Now that cheap is definitely chic, we're ready to share our favourite money-saving beauty custom. Ask for a sample of a very expensive face cream. Instead of using it all up in just one go, keep it for the trouble spots on your face, and use cheaper face cream for the rest. Or keep it for a special night, or a day when your skin is looking particularly rough, and use your cheaper cream in between. We've made samples last six months this way.

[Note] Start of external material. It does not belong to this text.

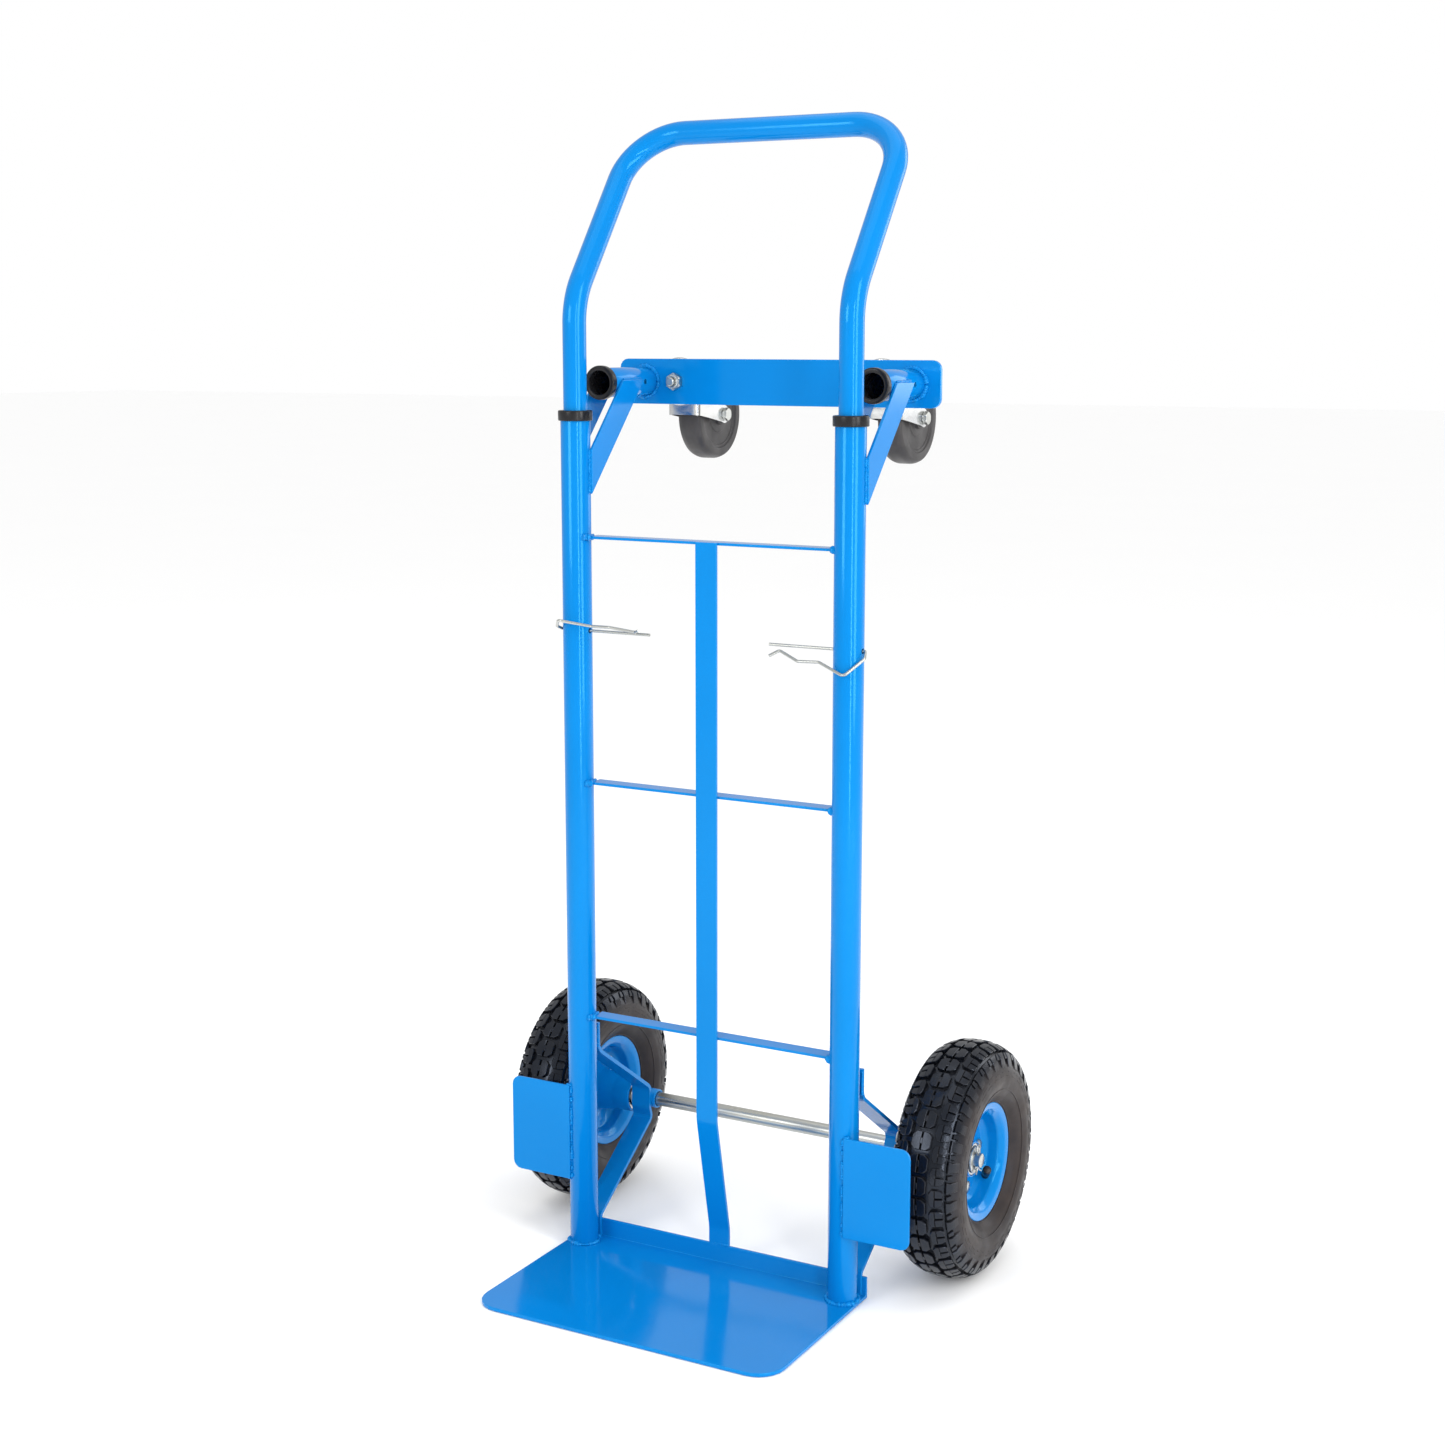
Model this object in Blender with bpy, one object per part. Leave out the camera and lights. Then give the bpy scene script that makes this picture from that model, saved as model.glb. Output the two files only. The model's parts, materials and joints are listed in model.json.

A very shiny gold star goes this week to an Abu Dhabi taxi driver we know only as Wael. It was as we watched our car being towed away by a pick-up truck, after breaking down in the chaotic roadworks in Salam Street, that he pulled up and picked up the flustered M and the three large bags of laundry we had been attempting to deliver. After leaping out of his seat to grab the heavy bags and put them in the boot, Wael opened the door to his taxi, which was not only wonderfully clean, cool and comfortable, but also smelled delightful, too. Once at our destination, he again jumped out, heaved the bags out of the car and carried them across the street to the shop. Then, he refused to accept not only a tip, but any money whatsover, informing us that he was, simply, "happy to help". Gone before we could get his number, all we know is that Wael drives a silver Tawasul taxi, and that, through his kindness, turned a very bad day into a very nice one indeed.
www.adpolice.gov.ae/Ticketsen This is the website to visit if you want to find out what you owe the Abu Dhabi Police in outstanding traffic fines. It can also be done with Dubai Police at www.dubaipolice.gov.ae/dp/english. While these sites are, admittedly, more practical than entertaining, you still might find a few surprises. You know those speed cameras along Sheikh Zayed Road on the way in and out of Dubai? Well, here's where they come back to haunt you (especially since they installed those blue stealth cameras that don't flash before slapping a Dh600 fine on your driving record). If you find you have a long list of fines, check them very closely, because there have recently been some reports of drivers being fined for violations they allegedly committed before moving here.